Using the data below, return the stretch from the line that contains "outline_left = base_width" through the line that contains "for member in", both included, exactly as it stands and nothing beyond it.
** Begin Dataset entries **
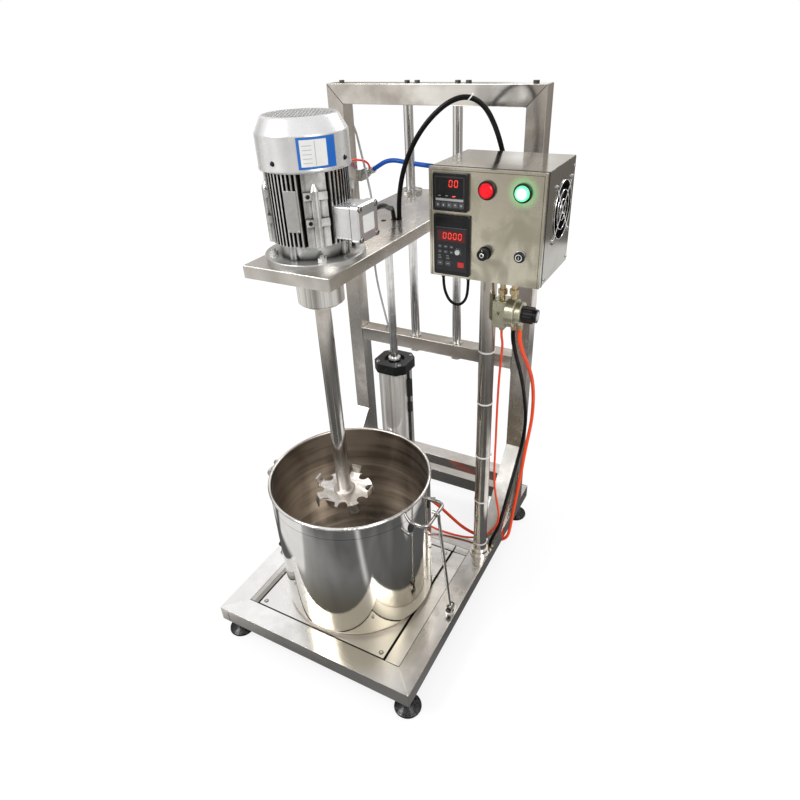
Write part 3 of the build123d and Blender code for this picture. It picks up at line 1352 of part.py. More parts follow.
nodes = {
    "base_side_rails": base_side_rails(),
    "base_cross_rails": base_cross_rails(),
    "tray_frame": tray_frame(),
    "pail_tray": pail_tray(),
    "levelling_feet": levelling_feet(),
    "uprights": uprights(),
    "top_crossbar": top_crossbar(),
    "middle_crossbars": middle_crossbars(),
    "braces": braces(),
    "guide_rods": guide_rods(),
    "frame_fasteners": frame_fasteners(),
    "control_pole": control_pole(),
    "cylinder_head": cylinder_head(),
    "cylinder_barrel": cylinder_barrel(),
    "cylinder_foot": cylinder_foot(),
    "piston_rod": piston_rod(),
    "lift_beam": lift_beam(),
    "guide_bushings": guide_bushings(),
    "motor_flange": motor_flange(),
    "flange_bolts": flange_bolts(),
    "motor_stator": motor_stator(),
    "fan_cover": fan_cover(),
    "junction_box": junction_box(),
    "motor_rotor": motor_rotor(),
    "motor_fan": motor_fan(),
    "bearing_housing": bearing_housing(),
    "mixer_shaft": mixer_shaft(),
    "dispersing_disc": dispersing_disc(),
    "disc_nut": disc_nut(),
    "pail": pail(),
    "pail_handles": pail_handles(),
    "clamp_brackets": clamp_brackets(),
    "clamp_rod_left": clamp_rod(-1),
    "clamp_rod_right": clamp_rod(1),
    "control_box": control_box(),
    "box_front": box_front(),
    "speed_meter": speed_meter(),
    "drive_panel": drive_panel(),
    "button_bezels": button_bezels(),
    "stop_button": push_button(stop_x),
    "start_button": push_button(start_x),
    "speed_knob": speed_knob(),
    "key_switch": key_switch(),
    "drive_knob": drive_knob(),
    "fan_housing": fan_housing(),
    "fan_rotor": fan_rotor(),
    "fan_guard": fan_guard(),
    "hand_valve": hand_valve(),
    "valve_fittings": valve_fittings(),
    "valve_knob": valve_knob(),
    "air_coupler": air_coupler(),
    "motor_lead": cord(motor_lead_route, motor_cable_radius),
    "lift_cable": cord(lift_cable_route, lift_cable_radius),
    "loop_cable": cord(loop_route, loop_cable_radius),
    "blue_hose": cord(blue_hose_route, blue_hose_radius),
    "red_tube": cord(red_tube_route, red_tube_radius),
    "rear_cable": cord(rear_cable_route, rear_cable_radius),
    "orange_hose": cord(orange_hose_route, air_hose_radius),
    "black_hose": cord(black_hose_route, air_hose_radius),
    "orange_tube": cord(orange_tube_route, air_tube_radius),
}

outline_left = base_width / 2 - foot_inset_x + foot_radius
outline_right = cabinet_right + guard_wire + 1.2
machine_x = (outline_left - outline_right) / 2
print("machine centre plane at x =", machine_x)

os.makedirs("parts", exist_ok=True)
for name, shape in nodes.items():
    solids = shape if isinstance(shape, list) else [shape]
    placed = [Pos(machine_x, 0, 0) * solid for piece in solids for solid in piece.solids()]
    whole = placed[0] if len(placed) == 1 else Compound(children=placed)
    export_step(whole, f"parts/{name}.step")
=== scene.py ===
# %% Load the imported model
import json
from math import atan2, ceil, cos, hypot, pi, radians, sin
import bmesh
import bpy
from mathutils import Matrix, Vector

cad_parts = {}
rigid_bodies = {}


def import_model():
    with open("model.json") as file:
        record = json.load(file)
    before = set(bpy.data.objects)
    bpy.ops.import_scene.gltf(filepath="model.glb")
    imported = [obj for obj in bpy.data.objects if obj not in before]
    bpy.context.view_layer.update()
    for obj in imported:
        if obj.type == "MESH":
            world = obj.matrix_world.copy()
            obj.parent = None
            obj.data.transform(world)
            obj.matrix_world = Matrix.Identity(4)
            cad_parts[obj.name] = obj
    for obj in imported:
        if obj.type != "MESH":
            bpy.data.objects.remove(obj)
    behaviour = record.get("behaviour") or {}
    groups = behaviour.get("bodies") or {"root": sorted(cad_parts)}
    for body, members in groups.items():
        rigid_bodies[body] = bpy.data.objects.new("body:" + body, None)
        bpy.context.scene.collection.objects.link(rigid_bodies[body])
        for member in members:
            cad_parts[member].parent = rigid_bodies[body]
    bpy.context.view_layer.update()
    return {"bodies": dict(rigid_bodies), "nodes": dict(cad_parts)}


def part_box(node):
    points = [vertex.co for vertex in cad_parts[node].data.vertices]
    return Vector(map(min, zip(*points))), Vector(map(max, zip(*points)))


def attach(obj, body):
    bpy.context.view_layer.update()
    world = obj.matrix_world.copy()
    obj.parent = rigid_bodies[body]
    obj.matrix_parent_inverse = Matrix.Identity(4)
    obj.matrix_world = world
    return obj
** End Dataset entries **
** Begin Dataset entries **
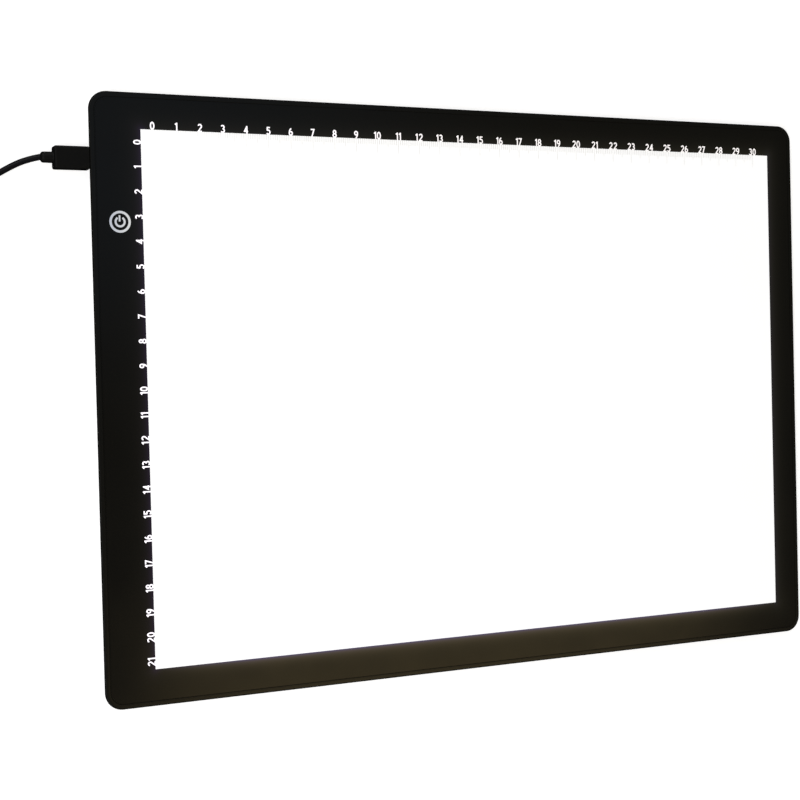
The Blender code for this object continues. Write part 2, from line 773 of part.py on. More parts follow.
** End Dataset entries **
** Begin Dataset entries **
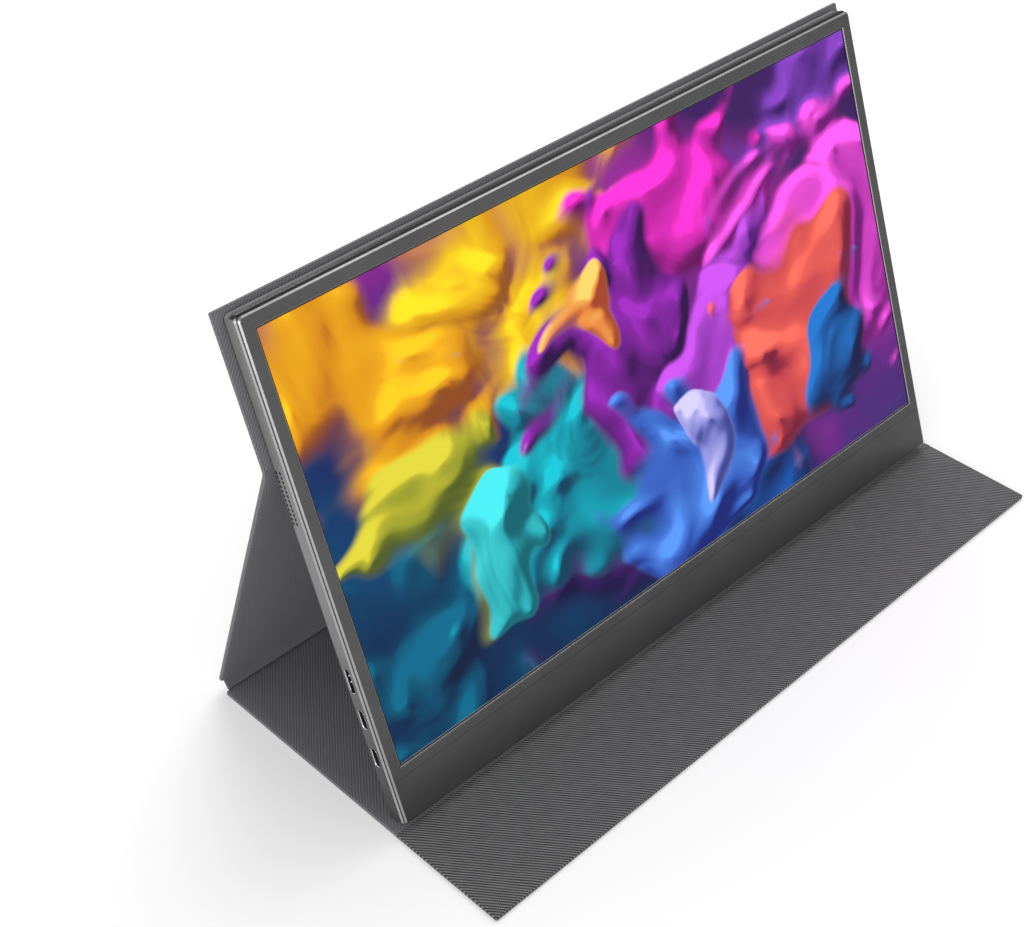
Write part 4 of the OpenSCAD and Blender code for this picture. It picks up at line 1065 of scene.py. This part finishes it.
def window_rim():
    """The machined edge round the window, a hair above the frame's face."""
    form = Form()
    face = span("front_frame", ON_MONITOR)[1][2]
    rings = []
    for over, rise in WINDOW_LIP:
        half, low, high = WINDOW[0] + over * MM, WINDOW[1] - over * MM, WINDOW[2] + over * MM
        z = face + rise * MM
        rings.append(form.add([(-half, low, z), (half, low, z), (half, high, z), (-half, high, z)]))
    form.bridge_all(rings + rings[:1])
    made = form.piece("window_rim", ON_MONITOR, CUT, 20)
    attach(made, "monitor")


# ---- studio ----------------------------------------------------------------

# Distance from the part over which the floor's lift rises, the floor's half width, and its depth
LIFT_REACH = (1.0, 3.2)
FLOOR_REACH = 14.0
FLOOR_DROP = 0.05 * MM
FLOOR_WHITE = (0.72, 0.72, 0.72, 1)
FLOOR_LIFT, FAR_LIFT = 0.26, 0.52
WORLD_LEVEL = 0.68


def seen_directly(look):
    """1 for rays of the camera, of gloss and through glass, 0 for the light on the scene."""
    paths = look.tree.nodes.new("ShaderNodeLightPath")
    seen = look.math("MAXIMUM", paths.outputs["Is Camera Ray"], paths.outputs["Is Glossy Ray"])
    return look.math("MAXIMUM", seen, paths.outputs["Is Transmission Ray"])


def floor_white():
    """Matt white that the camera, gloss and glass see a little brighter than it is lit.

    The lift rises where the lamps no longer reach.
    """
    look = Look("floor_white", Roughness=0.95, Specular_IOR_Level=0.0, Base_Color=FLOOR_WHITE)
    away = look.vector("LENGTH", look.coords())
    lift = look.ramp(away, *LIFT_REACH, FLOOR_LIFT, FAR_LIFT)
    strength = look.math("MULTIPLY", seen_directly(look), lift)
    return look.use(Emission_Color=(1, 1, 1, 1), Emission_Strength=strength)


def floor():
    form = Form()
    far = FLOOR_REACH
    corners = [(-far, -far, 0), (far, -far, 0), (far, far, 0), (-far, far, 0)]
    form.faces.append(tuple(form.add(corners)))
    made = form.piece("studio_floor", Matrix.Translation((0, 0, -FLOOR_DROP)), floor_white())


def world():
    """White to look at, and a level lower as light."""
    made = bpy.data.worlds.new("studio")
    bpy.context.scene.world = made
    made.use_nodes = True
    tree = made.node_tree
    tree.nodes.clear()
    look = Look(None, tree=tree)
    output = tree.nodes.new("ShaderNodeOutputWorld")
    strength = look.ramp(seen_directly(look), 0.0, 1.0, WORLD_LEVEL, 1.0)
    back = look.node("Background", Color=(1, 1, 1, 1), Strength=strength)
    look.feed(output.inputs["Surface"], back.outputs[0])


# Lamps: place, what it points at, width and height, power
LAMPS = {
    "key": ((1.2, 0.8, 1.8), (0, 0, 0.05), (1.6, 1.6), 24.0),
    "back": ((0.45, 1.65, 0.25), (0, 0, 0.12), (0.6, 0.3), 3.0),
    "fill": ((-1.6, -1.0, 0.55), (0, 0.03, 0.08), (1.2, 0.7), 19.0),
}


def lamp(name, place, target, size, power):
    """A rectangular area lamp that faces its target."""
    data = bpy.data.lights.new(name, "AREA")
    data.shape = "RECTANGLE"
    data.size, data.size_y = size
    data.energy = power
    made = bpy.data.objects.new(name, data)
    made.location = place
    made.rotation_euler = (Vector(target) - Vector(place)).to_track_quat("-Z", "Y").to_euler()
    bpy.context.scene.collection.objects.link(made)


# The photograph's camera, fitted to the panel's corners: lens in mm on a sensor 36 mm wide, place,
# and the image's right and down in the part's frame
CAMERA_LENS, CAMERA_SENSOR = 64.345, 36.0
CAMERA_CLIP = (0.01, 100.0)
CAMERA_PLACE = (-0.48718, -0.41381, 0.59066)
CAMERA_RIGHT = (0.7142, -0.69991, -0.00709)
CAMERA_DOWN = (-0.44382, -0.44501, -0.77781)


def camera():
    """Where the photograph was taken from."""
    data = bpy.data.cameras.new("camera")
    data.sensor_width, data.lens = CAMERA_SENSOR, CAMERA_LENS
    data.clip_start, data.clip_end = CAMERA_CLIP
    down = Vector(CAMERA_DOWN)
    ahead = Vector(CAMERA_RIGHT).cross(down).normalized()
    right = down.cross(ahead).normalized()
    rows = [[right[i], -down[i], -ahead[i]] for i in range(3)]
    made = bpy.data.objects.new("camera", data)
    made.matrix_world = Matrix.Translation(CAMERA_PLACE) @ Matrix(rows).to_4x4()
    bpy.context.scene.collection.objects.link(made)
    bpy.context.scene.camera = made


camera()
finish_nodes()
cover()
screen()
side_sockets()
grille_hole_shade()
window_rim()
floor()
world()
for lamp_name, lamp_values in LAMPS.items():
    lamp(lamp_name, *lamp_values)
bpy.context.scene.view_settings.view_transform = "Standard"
** End Dataset entries **
● In response
outline_left = base_width / 2 - foot_inset_x + foot_radius
outline_right = cabinet_right + guard_wire + 1.2
machine_x = (outline_left - outline_right) / 2
print("machine centre plane at x =", machine_x)

os.makedirs("parts", exist_ok=True)
for name, shape in nodes.items():
    solids = shape if isinstance(shape, list) else [shape]
    placed = [Pos(machine_x, 0, 0) * solid for piece in solids for solid in piece.solids()]
    whole = placed[0] if len(placed) == 1 else Compound(children=placed)
    export_step(whole, f"parts/{name}.step")
=== scene.py ===
# %% Load the imported model
import json
from math import atan2, ceil, cos, hypot, pi, radians, sin
import bmesh
import bpy
from mathutils import Matrix, Vector

cad_parts = {}
rigid_bodies = {}


def import_model():
    with open("model.json") as file:
        record = json.load(file)
    before = set(bpy.data.objects)
    bpy.ops.import_scene.gltf(filepath="model.glb")
    imported = [obj for obj in bpy.data.objects if obj not in before]
    bpy.context.view_layer.update()
    for obj in imported:
        if obj.type == "MESH":
            world = obj.matrix_world.copy()
            obj.parent = None
            obj.data.transform(world)
            obj.matrix_world = Matrix.Identity(4)
            cad_parts[obj.name] = obj
    for obj in imported:
        if obj.type != "MESH":
            bpy.data.objects.remove(obj)
    behaviour = record.get("behaviour") or {}
    groups = behaviour.get("bodies") or {"root": sorted(cad_parts)}
    for body, members in groups.items():
        rigid_bodies[body] = bpy.data.objects.new("body:" + body, None)
        bpy.context.scene.collection.objects.link(rigid_bodies[body])
        for member in members:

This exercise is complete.